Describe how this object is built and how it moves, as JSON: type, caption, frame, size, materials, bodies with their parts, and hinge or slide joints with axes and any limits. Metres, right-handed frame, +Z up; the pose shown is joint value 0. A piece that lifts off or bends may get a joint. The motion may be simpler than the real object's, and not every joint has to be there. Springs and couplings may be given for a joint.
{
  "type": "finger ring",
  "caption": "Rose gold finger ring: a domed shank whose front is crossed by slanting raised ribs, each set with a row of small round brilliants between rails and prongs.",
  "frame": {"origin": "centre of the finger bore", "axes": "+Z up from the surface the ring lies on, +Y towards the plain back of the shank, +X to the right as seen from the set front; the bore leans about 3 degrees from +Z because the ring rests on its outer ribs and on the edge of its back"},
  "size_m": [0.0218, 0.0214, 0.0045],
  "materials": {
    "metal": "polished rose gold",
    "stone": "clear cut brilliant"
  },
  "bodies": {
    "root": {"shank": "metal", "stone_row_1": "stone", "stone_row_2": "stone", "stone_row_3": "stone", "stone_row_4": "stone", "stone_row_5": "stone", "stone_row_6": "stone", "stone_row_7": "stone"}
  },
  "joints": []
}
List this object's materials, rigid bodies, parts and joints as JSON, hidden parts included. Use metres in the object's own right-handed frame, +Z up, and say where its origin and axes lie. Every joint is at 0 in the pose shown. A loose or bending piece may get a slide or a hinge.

════════════════════

Go back to the listing above and please repeat it exactly.

Describe how this object is built and how it moves, as JSON: type, caption, frame, size, materials, bodies with their parts, and hinge or slide joints with axes and any limits. Metres, right-handed frame, +Z up; the pose shown is joint value 0. A piece that lifts off or bends may get a joint. The motion may be simpler than the real object's, and not every joint has to be there. Springs and couplings may be given for a joint.
{
  "type": "finger ring",
  "caption": "Rose gold finger ring: a domed shank whose front is crossed by slanting raised ribs, each set with a row of small round brilliants between rails and prongs.",
  "frame": {"origin": "centre of the finger bore", "axes": "+Z up from the surface the ring lies on, +Y towards the plain back of the shank, +X to the right as seen from the set front; the bore leans about 3 degrees from +Z because the ring rests on its outer ribs and on the edge of its back"},
  "size_m": [0.0218, 0.0214, 0.0045],
  "materials": {
    "metal": "polished rose gold",
    "stone": "clear cut brilliant"
  },
  "bodies": {
    "root": {"shank": "metal", "stone_row_1": "stone", "stone_row_2": "stone", "stone_row_3": "stone", "stone_row_4": "stone", "stone_row_5": "stone", "stone_row_6": "stone", "stone_row_7": "stone"}
  },
  "joints": []
}
List this object's materials, rigid bodies, parts and joints as JSON, hidden parts included. Use metres in the object's own right-handed frame, +Z up, and say where its origin and axes lie. Every joint is at 0 in the pose shown. A loose or bending piece may get a slide or a hinge.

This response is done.